In recent decades, international research on Virgil has been marked, if
not dominated, by the ideas of the 'Harvard School' and similar trends,
according to which the poet was engaged in an elaborate work of subtle
subversion, directed against the new ruler of the Roman world,
Octavian-Augustus. Much of Virgil's oeuvre consists prima facie of
eulogy of the ruler, and of emphatic prediction of his enduring success:
this is explained by numerous modern critics as generic convention, or
as studied ambiguity, or as irony. This paradoxical position, which runs
against ancient-as well as much modern-interpretation of the poet,
continues to create widespread unease. Stahl's new monograph is the most
thorough study so far to question modern Virgilian criticism on
philological grounds. He based himself on the internal logic and
rhetoric of the Aeneid, and considers also political, historical,
archaeological and philosophical subjects addressed by the poem.
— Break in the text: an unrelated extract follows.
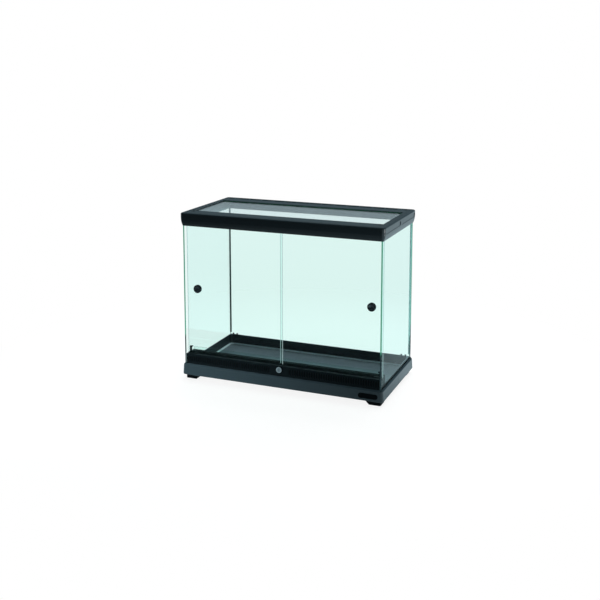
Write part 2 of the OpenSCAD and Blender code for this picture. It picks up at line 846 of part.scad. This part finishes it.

He
finds that the poet has so presented the morality of his central figure,
Augustus' supposed ancestor Aeneas, and of those who (eventually) clash
with him, Turnus and Dido, as to make it certain that Roman readers and
hearers of the poem were meant to conclude in Aeneas' favour. Virgil's
intention emerges from Stahl's thorough, ingenious and original
argumentation as decisively pro-Augustan. Stahl's work, in short, will
not only enliven debate on current critical hypotheses but for many will
enduringly affect their credibility.